Which Format Should You Use?

RipZ offers conversion of CDs into a variety of  digital audio formats that suit many purposes. There is no one “best format” – the choice is frequently based on a combination of these three criteria: audio quality / required storage space / compatibility. Generally, there are three types of formats:

  • uncompressed (the CD format, WAV) – best quality / huge storage space needed / impractical because of lack of compatibility
  • lossless compression formats – best quality / medium storage space needed / less compatibility issues
  • lossy compression formats – good quality / minimal storage space needed / great compatibility

So, which format should you use for converting music from CDs? In general, we recommend using MP3 or AAC. They’re compatible with nearly every player out there, and both are almost indistinguishable from the original source if encoded at a high bitrate (e.g. 320 kbit/s) or with VBR (Variable Bit Rate). Unless you have specific needs that suggest otherwise, MP3 and AAC are clear choices.

However, there is something to be said for converting your music in a lossless format like FLAC. While you probably won’t notice higher quality, lossless is great for storing your music if you plan on converting it to other formats later on—since converting a lossy format to another lossy format (e.g., AAC to MP3) will produce files of noticeably lower quality. So, for archival purposes, we recommend FLAC. However, you can use any lossless format you want, since you can convert between lossless formats without changing the quality of the file.

The bottom line? Don’t stress out about it. Just make sure you’re using something widely compatible, don’t convert between two lossy formats, and just enjoy the music!


The Lossless Formats: WAV, FLAC, Apple Lossless, APE


WAV is an uncompressed format, which means it is an exact copy of the original source audio. A stereo (2-channel) PCM audio file, sampled at 44.1 kHz (or 44100 times per second) at 16 bits (“CD quality”) amounts to roughly 10 MB per minute.  If you’re recording at home for the purposes of mixing, this is what you want to use because it’s full quality. However, since it is uncompressed, it takes up a lot of unnecessary space. Unless you’re editing the audio, you don’t need to store the audio in this formats. RipZ offers it upon special request.


The Free Lossless Audio Codec (FLAC) is the most popular lossless format, making it a good choice if you want to store your music in lossless.

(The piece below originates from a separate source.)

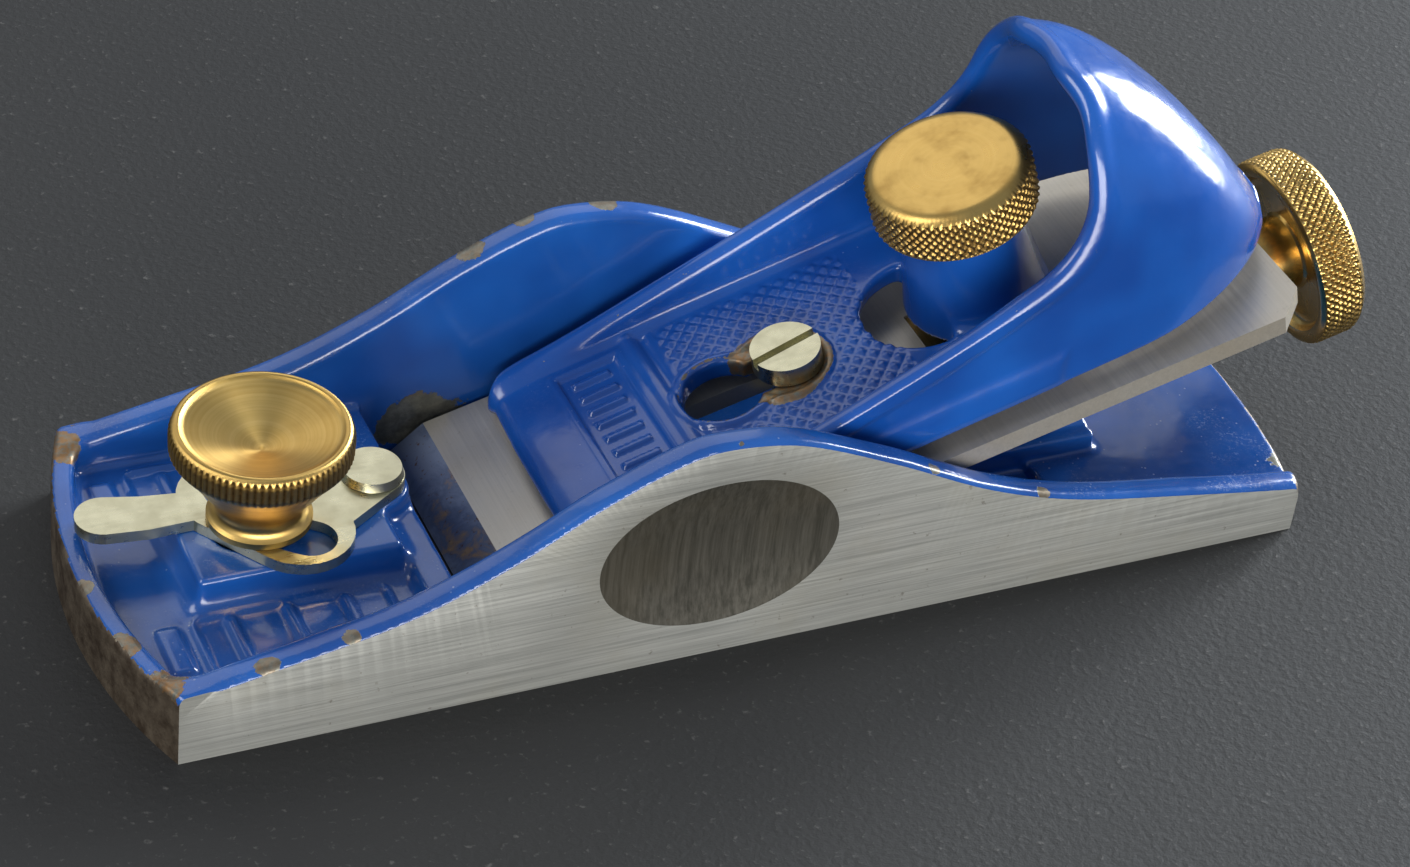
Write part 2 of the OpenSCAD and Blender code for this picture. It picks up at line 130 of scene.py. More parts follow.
def noise3(x, y, z, seed=0, scale=1.0):
    """Smooth value built from incommensurate waves: cheap, seeded, repeatable."""
    rng = np.random.RandomState(seed)
    out = 0
    for i in range(7):
        d = rng.normal(size=3)
        d = d / np.linalg.norm(d) * (0.7 + 0.9 * rng.rand()) / scale
        out = out + np.sin(d[0] * x + d[1] * y + d[2] * z + rng.rand() * 6.28)
    return out / 3.2


def surface_nets(F, lo, h):
    nx, ny, nz = F.shape
    S = F < 0
    c = np.zeros((nx - 1, ny - 1, nz - 1), dtype=np.int8)
    for i in (0, 1):
        for j in (0, 1):
            for k in (0, 1):
                c += S[i:nx - 1 + i, j:ny - 1 + j, k:nz - 1 + k]
    act = (c > 0) & (c < 8)
    I = np.argwhere(act)
    acc = np.zeros((len(I), 3), dtype=np.float64)
    cnt = np.zeros(len(I))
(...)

Unlike WAV and AIFF, it’s been compressed, so it takes up a lot less space. Typically, you’re seeing about half the size of WAVs.  That is, a FLAC file for stereo audio at “CD quality” needs roughly 5 MB per minute. However, it’s still a lossless format, which means the audio quality is still the same as the original source, so it’s much better for listening than WAV and AIFF.

Apple Lossless

Also known as ALAC, Apple Lossless is similar to FLAC. It’s a compressed lossless file, although it’s made by Apple. Its compression isn’t quite as efficient as FLAC, so your files may be a bit bigger, but it’s fully supported by iTunes and iOS (while FLAC is not). Thus, you’d want to use this if you use iTunes and iOS as your primary music listening software. RipZ offers ALAC upon special request.


APE is a very highly compressed lossless file, meaning you’ll get the most space savings. Its audio quality is the same as FLAC, ALAC, and other lossless files, but it isn’t compatible with nearly as many players. They also work your processor harder to decode, since they’re so highly compressed. Generally, we wouldn’t recommend using this unless you’re very starved for space and have a player that supports it.

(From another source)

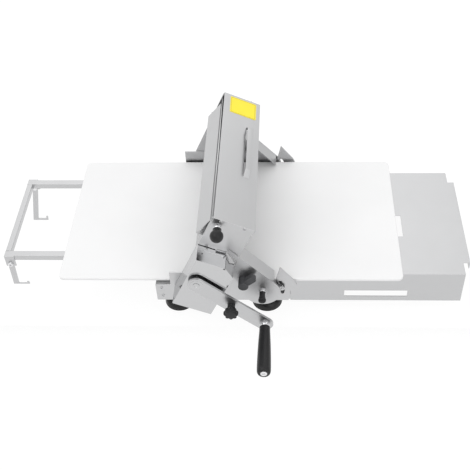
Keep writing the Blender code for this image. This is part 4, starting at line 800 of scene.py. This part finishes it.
def cross_screw(name, place, normal, body):
    """A small domed screw with a cross in its head."""
    profile = [(SCREW_R, 0.0)]
    for i in range(DOME_STEPS):
        angle = math.pi / 2 * i / DOME_STEPS
        profile.append((SCREW_R * math.cos(angle), -SCREW_RIM - (SCREW_DOME - SCREW_RIM) * math.sin(angle)))
    screw = turned(name, profile + [(0.0, -SCREW_DOME)], place, facing(normal))
    arm = SCREW_R * SCREW_CROSS_SHARE
    half = SCREW_CROSS_WIDTH / 2
    cross = []
    a, b, c = (arm, -half), (arm, half), (half, half)
    for _ in range(4):
        cross += [a, b, c]
        a, b, c = ((-q, p) for p, q in (a, b, c))
    cutter = plug(f"{name}_cross", cross, SCREW_DOME - SCREW_CROSS_DEEP, SCREW_DOME * 2, place, normal)
    smoothed(cut_away(screw, [cutter]))
    settle(screw, [STEEL_TURNED], BODY_OF[body])


def screws():
    """Screws on the hood's ends, the side panel's tabs, the cover's rim and the side plates' steps."""
    for side, outward in (("front", -1), ("back", 1)):
        normal = Vector((0.0, outward, 0.0))
        end = 0 if outward < 0 else 1
        for i, (u, w) in enumerate(FLANGE_SCREWS_UW):
            place = tower_point(u, w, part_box("hood_top")[end].y)
            cross_screw(f"hood_screw_{side}_{i + 1}", place, normal, "hood_top")
        place = tower_point(*TAB_SCREW_UW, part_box("hood_side_panel")[end].y)
        cross_screw(f"panel_screw_{side}", place, normal, "hood_side_panel")
        for i, (x, z) in enumerate(STEP_SCREWS_XZ):
            place = Vector((x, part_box(f"side_plate_{side}")[end].y, z))
            cross_screw(f"step_screw_{side}_{i + 1}", place, normal, f"side_plate_{side}")
    low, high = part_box("cover_rim")
    place = tower_point(RIM_SCREW_U, COVER_TOP_W, (low.y + high.y) / 2)
    cross_screw("rim_screw", place, tower_up(), "cover_rim")


def plate_loop(inset, w):
    """A rounded rectangle on the hood's top, drawn in by inset."""
    loop = []
    radius = PLATE_CORNER - inset / 2
    corners = ((1, 1, 0.0), (0, 1, 90.0), (0, 0, 180.0), (1, 0, 270.0))
    for right, far, start in corners:
        middle_u = PLATE_U[right] + (inset + radius) * (-1 if right else 1)
        middle_y = PLATE_Y[far] + (inset + radius) * (-1 if far else 1)
        for i in range(CORNER_STEPS + 1):
            angle = math.radians(start + 90.0 * i / CORNER_STEPS)
            u = middle_u + radius * math.cos(angle)
            y = middle_y + radius * math.sin(angle)
            loop.append(tower_point(u, w, y))
    return loop


def bare_plate():
    """A plain yellow plate with a thin border line on the hood's top."""
    up = tower_up()
    body = BODY_OF["hood_top"]
    foot = HOOD_TOP_W + PLATE_LIFT
    plate = slab("hood_plate", plate_loop(0.0, foot), up * PLATE_THICK)
    settle(plate, [YELLOW], body)
    top = foot + PLATE_THICK
    line = slab("hood_plate_line", plate_loop(PLATE_BORDER, top), up * PLATE_LINE_THICK)
    middle_loop = plate_loop(PLATE_BORDER + PLATE_LINE, top - PLATE_THICK)
    inner = slab("plate_middle", middle_loop, up * PLATE_THICK * 2)
    settle(cut_away(line, [inner]), [OCHRE], body)


# Stage: lights are place, aim, width and power

FLOOR_SIZE = 8.0
FLOOR_GLOW = 0.92
FLOOR_SHADE = 0.11
FLOOR_BOUNCE = 0.80
BENCH_EDGE_Y = -0.135
BENCH_DROP = 0.060
WORLD_LOW = 0.68
WORLD_HIGH = 1.18
WORLD_HEIGHT_SHARE = 0.7
WORLD_SIDE_SHARE = 0.3
WORLD_SIDE_REACH = 0.8
LIGHTS = {
    "key_light": ((-0.9, -0.7, 2.1), (0.0, 0.05, 0.1), 1.3, 6.0),
    "back_light": ((-0.1, 1.9, 1.7), (0.0, 0.05, 0.1), 2.6, 7.0),
    "front_light": ((1.5, -1.9, 1.3), (0.0, -0.1, 0.15), 1.4, 7.0),
}


def white_where_seen(tree, plain, glowing):
    """Mixes in a glow where the camera looks, straight, in metal or through glass."""
    paths = node(tree, "ShaderNodeLightPath")
    seen = node(tree, "ShaderNodeMath", operation="MAXIMUM")
    either = node(tree, "ShaderNodeMath", operation="MAXIMUM")
    tree.links.new(paths.outputs["Is Camera Ray"], seen.inputs[0])
    tree.links.new(paths.outputs["Is Glossy Ray"], seen.inputs[1])
    tree.links.new(seen.outputs[0], either.inputs[0])
    tree.links.new(paths.outputs["Is Transmission Ray"], either.inputs[1])
    mix = node(tree, "ShaderNodeMixShader")
    tree.links.new(either.outputs[0], mix.inputs[0])
    tree.links.new(plain, mix.inputs[1])
    tree.links.new(glowing, mix.inputs[2])
    return mix.outputs[0]


def floor_material():
    """Pale floor that shows white and keeps a soft shadow."""
    material, tree, shader = new_material("pale_floor")
    tree.nodes.remove(shader)
    plain = node(tree, "ShaderNodeBsdfDiffuse")
    plain.inputs["Color"].default_value = (FLOOR_BOUNCE, FLOOR_BOUNCE, FLOOR_BOUNCE, 1.0)
    shade = node(tree, "ShaderNodeBsdfDiffuse")
    shade.inputs["Color"].default_value = (FLOOR_SHADE, FLOOR_SHADE, FLOOR_SHADE, 1.0)
    glow = node(tree, "ShaderNodeEmission")
    glow.inputs["Strength"].default_value = FLOOR_GLOW
    lit = node(tree, "ShaderNodeAddShader")
    tree.links.new(shade.outputs[0], lit.inputs[0])
    tree.links.new(glow.outputs[0], lit.inputs[1])
    out = tree.nodes["Material Output"]
    tree.links.new(white_where_seen(tree, plain.outputs[0], lit.outputs[0]), out.inputs["Surface"])
    return material


def floor():
    """The bench's top, with the lower floor in front of it that the crank's handle sweeps over."""
    shape = bmesh.new()
    half = FLOOR_SIZE / 2
    under = BENCH_EDGE_Y + BENCH_DROP
    lines = ((half, 0.0), (BENCH_EDGE_Y, 0.0), (under, -BENCH_DROP), (-half, -BENCH_DROP))
    rows = [[shape.verts.new((x, y, z)) for x in (-half, half)] for y, z in lines]
    for near, far in zip(rows, rows[1:]):
        shape.faces.new((near[0], near[1], far[1], far[0]))
    bmesh.ops.recalc_face_normals(shape, faces=shape.faces)
    obj = linked("pale_floor", shape)
    obj.data.materials.append(floor_material())


def soft_light(name, place, aim, size, power):
    """A square lamp that looks at its aim."""
    light = bpy.data.lights.new(name, "AREA")
    light.shape = "SQUARE"
    light.size = size
    light.energy = power
    obj = bpy.data.objects.new(name, light)
    obj.location = place
    obj.rotation_euler = (Vector(aim) - Vector(place)).to_track_quat("-Z", "Y").to_euler()
    bpy.context.scene.collection.objects.link(obj)


def world_light():
    """A pale sky, a little darker to the right and low down."""
    world = bpy.data.worlds.new("pale_room")
    bpy.context.scene.world = world
    world.use_nodes = True
    tree = world.node_tree
    sky = tree.nodes["Background"]
    place = node(tree, "ShaderNodeTexCoord")
    split = node(tree, "ShaderNodeSeparateXYZ")
    tree.links.new(place.outputs["Generated"], split.inputs[0])
    height = ranged(tree, split.outputs["Z"], 0.0, WORLD_HEIGHT_SHARE, 0.0, 1.0)
    side = ranged(tree, split.outputs["X"], WORLD_SIDE_SHARE, 0.0, -WORLD_SIDE_REACH, WORLD_SIDE_REACH)
    both = summed(tree, height, side)
    tree.links.new(toned(tree, both, (WORLD_LOW,) * 3, (WORLD_HIGH,) * 3, 0.0, 1.0), sky.inputs["Color"])


def camera():
    data = bpy.data.cameras.new("photo_camera")
    data.lens = CAMERA_LENS_MM
    data.sensor_width = CAMERA_SENSOR_MM
    data.shift_x = CAMERA_SHIFT
    obj = bpy.data.objects.new("photo_camera", data)
    turn = rotation("Z", CAMERA_YAW_DEG) @ rotation("X", 90.0 - CAMERA_DOWN_DEG)
    turn = turn @ rotation("Z", CAMERA_ROLL_DEG)
    obj.matrix_world = Matrix.Translation(CAMERA_PLACE) @ turn
    bpy.context.scene.collection.objects.link(obj)
    bpy.context.scene.camera = obj


bpy.context.scene.view_settings.view_transform = "Standard"
flat_pieces()
plain_nodes()
crank_hub()
star_knob()
grip_pieces()
index_knob()
plunger_collar()
lock_knob()
wing_knob_skin()
wing_knob_stud()
leg_bolts()
suction_cups()
screws()
bare_plate()
floor()
world_light()
for light_name, settings in LIGHTS.items():
    soft_light(light_name, *settings)
camera()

The Lossy Formats: MP3, AAC, OGG, WMA (Lossless)

For regular listening, it’s more likely that you’ll be using a lossy format. They save a lot of space, leaving you with more room for songs on your portable player, and—if they’re high enough bitrate—they’ll be indistinguishable from the original source. Most of the formats you see in day-to-day use are “lossy”; some degree of audio quality is sacrificed in exchange for a significant gain in file size.  An average “CD quality” MP3 runs about 1 MB per minute.  Unlike with lossless formats, you can’t really get that quality back once you convert your CD in any of the lossy formats.  Different lossy formats use different algorithms to store data, and so they typically vary in file size for comparable quality.  Lossy formats usually use bitrate to refer to audio quality, which usually looks like “320 kbit/s” or “320 kbps.”  Higher numbers means that more data is being used, so there’s more preservation of detail.

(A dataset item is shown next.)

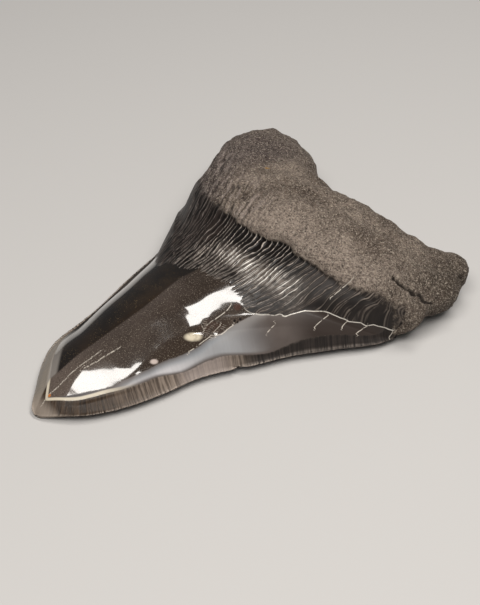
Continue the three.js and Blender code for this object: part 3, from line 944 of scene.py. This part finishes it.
def shaded_brown_enamel(s, m):
    """Left half of the blade: dark brown clouds with pale dust; the dark is partly painted shade
    of the half that faces away from the light.
    """
    dusty = m.dust.soft(0.6, 0.72) * m.patch.soft(0.4, 0.6) * m.y.soft(60, 40) * 0.6
    return s.layers(s.blend(m.cloud.soft(0.4, 0.65), colour(19, 12, 6), colour(37, 26, 15)),
                    (dusty, colour(128, 108, 76)))


def grey_enamel_and_sheen(s, m):
    """Right half of the blade: grey clouds, the grey partly a painted reflection of a grey haze,
    paler along the crest as a painted reflection too, paler near the tip and browner in between,
    with pale and dark specks."""
    y, crest = m.y, m.crest
    return s.layers(
        s.blend(m.cloud.soft(0.35, 0.7), colour(46, 36, 28), colour(66, 56, 49)),
        # Painted reflection: paler along the crest
        (crest.soft(5, 0) * 0.6 * y.soft(56, 40), colour(68, 59, 54)),
        (y.soft(22, 8) * 0.6, colour(104, 92, 84)),
        (y.soft(24, 34) * y.soft(48, 42) * crest.soft(8, 13) * 0.7, colour(52, 40, 29)),
        (m.dust.soft(0.58, 0.72) * 0.55, colour(150, 140, 126)),
        (m.dust.soft(0.44, 0.34) * 0.5, colour(34, 28, 24)))


def satin_flank(s, m, brown):
    """Flat satin stretch beside the strip: grey-brown, with a pale bluish band along the strip on
    the right that is a painted reflection, and the brown enamel with its painted shade behind a
    grey tip on the left."""
    y, flank = m.y, m.flank
    # Painted reflection: where the pale bluish band lies along the strip
    band = (flank + y * 0.02).soft(0.2, 2.2) * m.strip.soft(0, -0.8)
    painted_sheen = s.layers(colour(192, 190, 192),
                    (y.soft(32, 46), colour(150, 151, 153)),
                    (flank.soft(1.6, 0.4) * 0.6, colour(144, 154, 162)))
    right = s.layers(
        s.blend(m.cloud.soft(0.3, 0.7), colour(70, 62, 58), colour(92, 84, 80)),
        (y.soft(60, 69) * 0.85, colour(46, 38, 34)),
        (y.soft(20, 11), colour(62, 56, 56)),
        # The painted reflection laid along the strip
        (y.soft(12, 24) * y.soft(60, 46) * band * (0.75 + 0.25 * m.ticks), painted_sheen),
        (flank.soft(2.2, 0.3) * y.soft(42, 50) * y.soft(66, 60) * 0.5, colour(146, 141, 137)))
    # The brown on the left carries the painted shade of the crown's left half
    left = s.blend(y.soft(16, 26), colour(140, 138, 136), brown)
    return s.blend(m.right_side, left, right)


def ticked_strip(s, m):
    """Strip behind the cutting edge, ticked across: dark near the tip, pale beyond, black
    towards the shoulder, with pale saw teeth along it and a worn pale tip."""
    y, ticked = m.y, m.ticks.soft(0.35, 0.65)
    beyond_tip = y.soft(10, 32)
    dark_tick = s.blend(beyond_tip, colour(32, 22, 14), colour(80, 70, 62))
    pale_tick = s.blend(beyond_tip, colour(66, 51, 37), colour(136, 123, 112))
    far_strip = s.blend(ticked, colour(17, 13, 12), colour(36, 30, 28))
    teeth = m.edge.soft(0.65, 0.1) * (0.2 + 0.8 * m.saw) * m.ticks.soft(0.38, 0.58) \
        * (0.5 + 0.5 * y.soft(66, 56))
    return s.layers(
        s.blend(ticked, dark_tick, pale_tick),
        (y.soft(31, 37) * y.soft(49, 43) * 0.6, colour(152, 141, 136)),
        (y.soft(46, 54) * 0.95, far_strip),
        (y.soft(26, 18) * (1 - m.right_side) * 0.75, colour(146, 138, 128)),
        (teeth, colour(206, 192, 180)),
        (y.soft(5, 2) * 0.6, colour(140, 129, 119)))


def ridged_neck(s, m):
    """Pale threads on the ridges over dark hollows, both painted palest in one band as a painted
    highlight, and painted shade that makes the hollows black under the ledge."""
    x, lit = m.x, m.lit
    # Painted shade: the hollows drawn black in the recess under the ledge
    ledge_shade = m.shelf.soft(-8, -4) * x.soft(-9, -3) * x.soft(24, 14)
    hollow = s.layers(
        s.blend(m.streak.soft(0.35, 0.65), colour(12, 9, 8), colour(42, 35, 32)),
        # Painted highlight: the hollows paler in its band
        (lit * m.broken.soft(0.3, 0.6) * 0.8, colour(112, 102, 94)),
        (x.soft(19, 26) * 0.3, colour(44, 38, 35)),
        # Painted shade under the ledge
        (ledge_shade * 0.9, colour(12, 9, 8)))
    pale_ridge = s.layers(colour(218, 206, 194),
                          (x.soft(-4, -14), colour(120, 110, 104)),
                          (x.soft(8, 21), colour(150, 138, 127)),
                          # Painted highlight: the threads near white in its band
                          (lit, colour(255, 250, 242)))
    return s.blend(m.threads, hollow, pale_ridge)


def rough_bone(s, m):
    """Root: brown clouds, darker on both lobes, the left lobe's dark partly painted shade, and
    paler behind the ledge as a painted highlight on the bulge there, with specks of two sizes, and
    fibres beside the ledge on the left."""
    x, y, shelf, streak, fine, grit = m.x, m.y, m.shelf, m.streak, m.fine, m.grit
    fibres = shelf.soft(16, 4) * x.soft(4, -8)
    return s.layers(
        s.blend(m.cloud.soft(0.35, 0.65), colour(104, 91, 81), colour(144, 130, 118)),
        # Partly painted shade: the left lobe darker
        (x.soft(-12, -24) * 0.8, colour(86, 75, 74)),
        (y.soft(103, 113) * x.soft(-14, -24) * 0.5, colour(128, 116, 106)),
        (x.soft(26, 42) * (0.45 + 0.5 * y.soft(90, 104)), colour(76, 66, 57)),
        # Painted highlight on the root's bulge behind the ledge
        (shelf.soft(13, 2) * x.soft(-12, -2) * x.soft(39, 30) * 0.6, colour(182, 166, 153)),
        (fine.soft(0.52, 0.36) * 0.45, colour(52, 43, 37)),
        (fine.soft(0.54, 0.68) * 0.3, colour(186, 173, 156)),
        (grit.soft(0.5, 0.34) * 0.9, colour(40, 33, 28)),
        (grit.soft(0.52, 0.68) * 0.85, colour(210, 198, 182)),
        (streak.soft(0.48, 0.38) * fibres * 0.75, colour(48, 41, 40)),
        (streak.soft(0.52, 0.62) * fibres * 0.5, colour(176, 163, 156)))


def fossil_colour(s, m):
    """Each part's colour in its place, with the lines along the strip's inner side; over them
    the white crack where the enamel ends, other cracks, tip scratches and single spots."""
    x, y, u, v, crown, fine = m.x, m.y, m.u, m.v, m.crown, m.fine
    # The left half's dark brown is partly painted shade, the right half's grey partly a painted
    # reflection
    brown = shaded_brown_enamel(s, m)
    polished = s.blend(m.right_side, brown, grey_enamel_and_sheen(s, m))
    left_band = (m.strip + 0.9).thin(1.7) * y.soft(24, 12) * (1 - m.right_side)
    cream_line = (m.strip + 0.3).thin(0.45) * y.soft(24, 14) * y.soft(1.5, 4) * m.right_side
    rim_crack = m.neck.thin(0.17) * (x.soft(15, 17) * 0.5 + x.soft(21, 24) * 0.5) * (1 - m.bone)
    torn = fine.soft(0.36, 0.5)
    pits = [spot(u, v, *pit) for pit in BLACK_PITS]
    return s.layers(
        s.blend(m.in_flank, polished, satin_flank(s, m, brown)),
        (m.in_strip, ticked_strip(s, m)),
        (left_band * crown * 0.8, colour(140, 134, 128)),
        (cream_line * crown * 0.85, colour(208, 198, 178)),
        (y.soft(5, 2) * crown * 0.5, colour(146, 135, 124)),
        (m.on_neck, ridged_neck(s, m)),
        (m.bone, rough_bone(s, m)),
        (rim_crack * fine.soft(0.3, 0.42) * 0.9, colour(220, 214, 204)),
        (s.line("pale_crack", 0.15) * torn * 0.8, colour(208, 200, 188)),
        (s.line("scratch", 0.22) * m.dust.soft(0.42, 0.55) * 0.8, colour(196, 188, 176)),
        (s.line("dark_crack", 0.2 + 0.4 * m.bone) * 0.9, colour(24, 18, 14)),
        (spot(u, v, *BROWN_STAIN) * fine.soft(0.4, 0.5) * crown * 0.4, colour(66, 44, 32)),
        (spot(u, v, *CREAM_SPOT) * (0.75 + 0.25 * fine.soft(0.35, 0.5)), colour(212, 201, 178)),
        (spot(u, v, *PINK_SPOT) * 0.8, colour(214, 198, 190)),
        (spot(u, v, *RUST_SPOT) * 0.8, colour(70, 44, 33)),
        (pits[0].most(pits[1]).most(pits[2]) * 0.9, colour(20, 15, 12)),
        (spot(x, y, *TIP_OCHRE), colour(186, 112, 52)),
        (spot(x, y, *ROOT_OCHRE) * 0.8, colour(176, 136, 66)))


def fossil_material():
    """Polished enamel under a clear coat, satin flanks, ridged neck and rough root. The coat
    lies on the polished crown and, thinly, on the neck's ridges."""
    s = Sheet("fossil enamel and bone")
    m = Masks(s)
    x, y, crown, on_neck, in_strip, in_flank = m.x, m.y, m.crown, m.on_neck, m.in_strip, m.in_flank
    look = fossil_colour(s, m)

    polish = crown * (1 - in_strip) * (1 - in_flank)
    left_rim = (1 - m.right_side) * m.edge.soft(8, 3) * y.soft(16, 26)
    dry_neck = x.soft(10, 20).most(x.soft(-8, -20)) * 0.22
    rough = 0.16 * polish + 0.34 * in_flank + (0.46 + 0.2 * y.soft(46, 54)) * in_strip \
        + (0.32 + dry_neck) * on_neck + 0.75 * m.bone + 0.7 * left_rim * crown
    height = m.bone * m.grit * 2.2 + on_neck * m.threads * 0.6 \
        + in_strip * m.ticks * y.soft(60, 46) * 0.4 + polish * m.fine * 0.02
    bump = s.node("ShaderNodeBump", None, Strength=0.9, Distance=0.0005, Height=height)
    dull = spot(m.u, m.v, *DULL_PATCH) * 0.8
    neck_gloss = on_neck * (0.04 + 0.3 * m.threads) * (0.3 + 0.7 * m.neck.soft(16, 8)) \
        * x.soft(24, 12)
    gloss = polish * (1 - left_rim) * (1 - dull) + neck_gloss
    return s.surface(Base_Color=look, Roughness=rough, Normal=bump.out("Normal"), IOR=1.33,
                     Coat_Weight=gloss, Coat_Roughness=0.06, Coat_IOR=1.8)


def floor_material():
    return Sheet("pale floor paper").surface(Base_Color=(0.52, 0.51, 0.5, 1.0), Roughness=0.9)


# Camera, light and floor

CAMERA_TURN, CAMERA_RISE = SLANT_TURN, SLANT_LEAN  # round from the tip, and up
CAMERA_DISTANCE, CAMERA_LENS, LOOK_AT = 380, 87.28, (10.14, 1.24, 8.0)  # mm
# Soft boxes: direction from the tooth, both sides in metres, watts and turn in radians
BOX_DISTANCE = 0.7
TIP_BOX = (0.3435, -0.3844, 0.8568), (0.272, 0.456), 3.9, -1.145
NECK_BOX = (0.2268, 0.2616, 0.9381), (0.498, 0.187), 2.9, -0.156
FLOOR_REACH = 3.0


def make_camera():
    """The photograph's angle: 48.5 degrees round from the tip and 39 degrees up."""
    back = Vector((math.sin(CAMERA_TURN) * math.cos(CAMERA_RISE),
                   -math.cos(CAMERA_TURN) * math.cos(CAMERA_RISE), math.sin(CAMERA_RISE)))
    right = Vector((math.cos(CAMERA_TURN), math.sin(CAMERA_TURN), 0))
    turn = Matrix((right, back.cross(right), back)).transposed().to_4x4()
    data = bpy.data.cameras.new("camera")
    data.lens = CAMERA_LENS
    data.clip_start, data.clip_end = 0.01, 20
    camera = add_object("camera", data)
    place = Vector(LOOK_AT) * MM + back * (CAMERA_DISTANCE * MM)
    camera.matrix_world = Matrix.Translation(place) @ turn
    bpy.context.scene.camera = camera


def soft_box(name, direction, size, watts, turn):
    """A rectangular soft box that faces the tooth from a direction, turned about that line."""
    data = bpy.data.lights.new(name, "AREA")
    data.shape = "RECTANGLE"
    data.size, data.size_y = size
    data.energy = watts
    data.color = (1.0, 0.965, 0.92)
    away = Vector(direction).normalized()
    level = Vector((0, 1, 0)).cross(away).normalized()
    axes = Matrix((level, away.cross(level), away)).transposed() @ Matrix.Rotation(turn, 3, "Z")
    lamp = add_object(name, data)
    lamp.matrix_world = Matrix.Translation(away * BOX_DISTANCE) @ axes.to_4x4()


def make_studio():
    """A dim even room, one soft box for each highlight of the blade, and a pale floor."""
    world = bpy.data.worlds.new("dim room")
    world.use_nodes = True
    background = world.node_tree.nodes["Background"]
    background.inputs["Color"].default_value = (0.5, 0.51, 0.53, 1)
    background.inputs["Strength"].default_value = 0.18
    bpy.context.scene.world = world
    soft_box("soft box before the tip", *TIP_BOX)
    soft_box("soft box over the neck", *NECK_BOX)

    mesh = bpy.data.meshes.new("floor")
    corners = [(-1, -1), (1, -1), (1, 1), (-1, 1)]
    mesh.from_pydata([(FLOOR_REACH * a, FLOOR_REACH * b, 0) for a, b in corners], [],
                     [(0, 1, 2, 3)])
    mesh.materials.append(floor_material())
    add_object("floor", mesh)


def main():
    bpy.context.scene.view_settings.view_transform = "Standard"
    make_camera()
    make_studio()
    tooth = mesh_from("fossil_tooth", build_tooth())
    tooth.data.materials.append(fossil_material())
    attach(tooth, "root")
    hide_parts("tooth")


main()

MPEG Audio Layer III, or MP3 for short, is the most common lossy format around. So much so that it’s become synonymous with downloaded music. MP3 isn’t the most efficient format of them all, but its definitely the most well-supported, making it our #1 choice for lossy audio. You really can’t go wrong with MP3 especially at high bit rates or using VBR.


Advanced Audio Coding, also known as AAC, is similar to MP3, although it’s a bit more efficient. That means that you can have files that take up less space, but with the same sound quality as MP3. And, with Apple’s iTunes making AAC so popular, it’s almost as widely compatible with MP3. We have only ever had one device that couldn’t play AACs properly, and that was a few years ago, so it’s pretty hard to go wrong with AAC either.

Ogg Vorbis

The Vorbis format, often known as Ogg Vorbis due to its use of the Ogg container, is a free and open source alternative to MP3 and AAC. Its main draw is that it isn’t restricted by patents, but that doesn’t affect you as a user—in fact, despite its open nature and similar quality, it’s much less popular than MP3 and AAC, meaning fewer players are going to support it. As such, we don’t really recommend it unless you feel very strongly about open source.

WMA (lossless)

Windows Media Audio is Microsoft’s own proprietary format, similar to MP3 or AAC. It doesn’t really offer any advantages over the other formats, and it’s also not as well supported. WMA also exists as lossless, but it is not very popular. There’s very little reason to convert your CDs into this format.